How community banks rate their own digital transformation

“Let’s be honest,” Anna Kooi tells The Financial Brand, “the younger generations are looking for answers almost instantaneously. They can shop for insurance online and see what their premium will cost across multiple different insurers within three minutes or less.

“That’s why community banks need to really understand what the friction points are for their customers — and then fix them.”

Read More: How One Community Bank is Reinventing Itself for Future Relevance

Fast-Tracking Crypto Services

With the Federal Reserve actively exploring the possibility of creating a central bank digital currency, and Bitcoin having been around since 2009, it shouldn’t be completely unexpected that community banks would be considering getting involved.
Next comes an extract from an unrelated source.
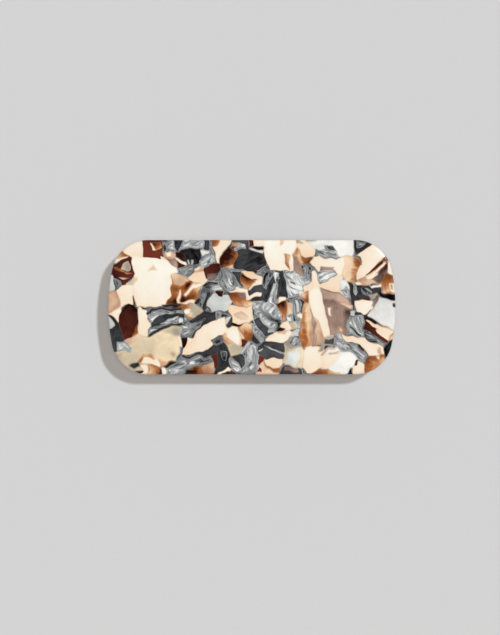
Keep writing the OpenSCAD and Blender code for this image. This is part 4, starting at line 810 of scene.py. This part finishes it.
# Shade of the pearl that fills the gaps between chips.
GAP_SHADE = 0.2


def outline_distance(x, y, outline):
    """Signed distance from each point to a closed outline, negative inside: the nearest of its sides, with
    the sign from counting the sides that a ray along +X crosses."""
    nearest = np.full(len(x), 1e9)
    inside = np.zeros(len(x), bool)
    corners = np.array(outline, float)
    for (ax, ay), (bx, by) in zip(corners, np.roll(corners, -1, 0)):
        ex, ey = bx - ax, by - ay
        share = np.clip(((x - ax) * ex + (y - ay) * ey) / (ex * ex + ey * ey), 0, 1)
        nearest = np.minimum(nearest, np.hypot(x - ax - share * ex, y - ay - share * ey))
        crosses = (ay > y) != (by > y)
        with np.errstate(divide="ignore", invalid="ignore"):
            inside ^= crosses & (x < ax + (y - ay) / ey * ex)
    return np.where(inside, -nearest, nearest)


def waves(x, y, seed, size):
    """Smooth random waves of about that size: a sum of sines in seeded directions and phases."""
    draw = np.random.default_rng(seed)
    total = np.zeros(len(x))
    for turn, phase, stretch in zip(draw.uniform(0, math.tau, 6), draw.uniform(0, math.tau, 6),
                                    draw.uniform(0.6, 1.7, 6)):
        total += np.sin((x * math.cos(turn) + y * math.sin(turn)) * math.tau / (size * stretch) + phase)
    return total / 2.5


def marble(x, y, wander):
    """Share of each kind of chip, streak direction and shade at each point, in millimetres. Each chip is
    laid over those before it: share = old share * (1 - cover) + cover, where cover rises from 0 to 1 across
    a narrow border round the chip's outline. Its shade is 0.5 + tone + gradient * way along the chip, plus
    a rim that fades inwards as exp(distance / rim width)."""
    x = x + wander * waves(x, y, 3, WANDER_SIZE)
    y = y + wander * waves(x, y, 4, WANDER_SIZE)
    shares = np.zeros((len(KINDS), len(x)))
    shares[KINDS.index("pearl")] = 1
    streak = np.zeros((2, len(x)))
    streak[0] = 1
    shade = np.full(len(x), GAP_SHADE)
    for kind, angle, tone, outline in CHIPS:
        low, high = np.min(outline, 0) - BORDER, np.max(outline, 0) + BORDER
        near = np.flatnonzero((x > low[0]) & (x < high[0]) & (y > low[1]) & (y < high[1]))
        if not len(near):
            continue
        px, py = x[near], y[near]
        distance = outline_distance(px, py, outline)
        cover = np.clip(0.5 - distance / BORDER, 0, 1)
        turn = math.radians(angle)
        middle = (low + high) / 2
        reach = max(high - low) / 2
        along = ((px - middle[0]) * math.cos(turn) + (py - middle[1]) * math.sin(turn)) / reach
        rim = np.exp(np.minimum(distance, 0) / RIM_WIDTH)
        chip_shade = 0.5 + tone + GRADIENT[kind] * along + RIM[kind] * rim
        shares[:, near] *= 1 - cover
        shares[KINDS.index(kind), near] += cover
        streak[:, near] += cover * (np.array([[math.cos(turn)], [math.sin(turn)]]) - streak[:, near])
        shade[near] += cover * (chip_shade - shade[near])
    return shares, streak, shade


def paint_marble(piece, settings):
    """Stores the marbled sheet on the plate's points. The chips slant through the sheet, and below a wavy
    level in the wall a second layer of chips shows, the same sheet turned half round."""
    co = np.zeros(len(piece.data.vertices) * 3, np.float32)
    piece.data.vertices.foreach_get("co", co)
    x, y, z = co.reshape(-1, 3).T.astype(float) / MM
    depth = PLATE_HIGH.z / MM - z
    wander = settings.chip_wander / MM
    upper = marble(x * (1 - 0.012 * depth) + 0.3 * depth, y - 0.25 * depth, wander)
    lower = marble(0.5 - x * 0.92 + 0.3 * depth, -y * 0.95, wander)
    level = LEVEL_DEPTH + LEVEL_SWING * waves(x, y, 9, LEVEL_SIZE)
    cover = np.clip(0.5 + (depth - level) / LEVEL_FADE, 0, 1)
    shares, streak, shade = (a * (1 - cover) + b * cover for a, b in zip(upper, lower))
    layers = {"chips_a": shares[0:3], "chips_b": shares[3:6], "chips_c": shares[6:9],
              "streak": np.concatenate([streak, shade[None]])}
    for name, values in layers.items():
        layer = piece.data.attributes.new(name, "FLOAT_VECTOR", "POINT")
        layer.data.foreach_set("vector", values.T.astype(np.float32).ravel())


# Materials.

def add(tree, kind, inputs=None, stops=(), **settings):
    """Adds a node with its settings, sets or links its inputs, and spreads a colour ramp's stops evenly."""
    made = tree.nodes.new(kind)
    for key, value in settings.items():
        setattr(made, key, value)
    for key, value in (inputs or {}).items():
        if isinstance(value, bpy.types.NodeSocket):
            tree.links.new(value, made.inputs[key])
        else:
            made.inputs[key].default_value = value
    for _ in stops[2:]:
        made.color_ramp.elements.new(0.5)
    for i, stop in enumerate(stops):
        made.color_ramp.elements[i].position = i / (len(stops) - 1)
        made.color_ramp.elements[i].color = (*stop, 1)
    return made


def new_material(name):
    """An empty node material, its Principled shader and its tree."""
    material = bpy.data.materials.new(name)
    material.use_nodes = True
    tree = material.node_tree
    return material, tree, tree.nodes["Principled BSDF"]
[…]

Yet to have almost 30% expect to add crypto service within 18 months, and 60% say they’re likely to do so is a much stronger response than Kooi anticipated.

Go with the Flow:

Community banks that expect to add cryptocurrency services within the next 18 months

The consultant says the surge in interest is partly because customers want their bank to get involved and partly as a way to generate revenue. Some of the services financial institutions can offer include acting as a custodian, paying interest in crypto from a deposit account, paying checking rewards in Bitcoin as Quontic Bank does, facilitating the movement of funds between crypto and fiat currencies. There are third parties out there that will work with financial institutions, Kooi observes.

For most smaller institutions, the main crypto activity right now is getting prepared, says Kooi, which includes determining their risk appetite. When regulation eventually comes, she maintains, traditional institutions can benefit from being a safe, stable place that customers can rely on.

“That’s really the space where banks play,” she observes.

Read More: Banks Are All Fintechs Now (or Soon Will Be)

Wealth Services Are Much More Feasible

The Wipfli survey turned up the remarkable fact that nearly eight in ten community banks had added wealth advisory services in the past three years. Kooi’s take on this trend is that wealth management and trust services typically have required scale, specialized talent and regulatory expertise. But the advent of digital technology, much of it from fintechs, has put these services within reach of smaller institutions.

“The technology allows them to offer the services and do so efficiently, Kooi states. “To the extent that a bank can partner with a fintech or a wealth tech, it can provide advisory services without having to add five financial advisers to the payroll.”

Much the same is true of insurance products.

Services added by community banks in the last three years

Read More: Banking Must Realign Its Workforce for The Digital Future

Community Banking at a Crossroads

Ultimately Wipfli believes community financial institutions very much have their fate in their own hands. Market forces are inexorably at work to be sure, and certainly the speed and scope of change sweeping the industry is unprecedented, but the firm maintains that a combination of digital transformation and talent management are the keys to remaining relevant.

In ranking their 2022 strategic priorities, survey respondents put the most emphasis on those same two factors. A third priority is developing new revenue streams.

2022 strategies ranked most important by community banks

Pushing back against these priorities are a laundry list of concerns identified by community bank executives. Being risk managers by trade and nature, the bankers put “cybersecurity” as their top worry. One bad incident, after all, can undo many well-made plans.

Top concerns keeping community banks up at night

Beyond cybersecurity, meeting customer needs and expectations — a moving target — is a major concern as is the need to acquire and retain talent. The latter is a particular challenge for most community institutions and the Wipfli report offers some specific suggestions, particularly for retaining talent.

Kooi believes that despite the strong headwinds, those community institutions that adapt and find the right strategy, and who are willing to try new models and methods, are going to be successful.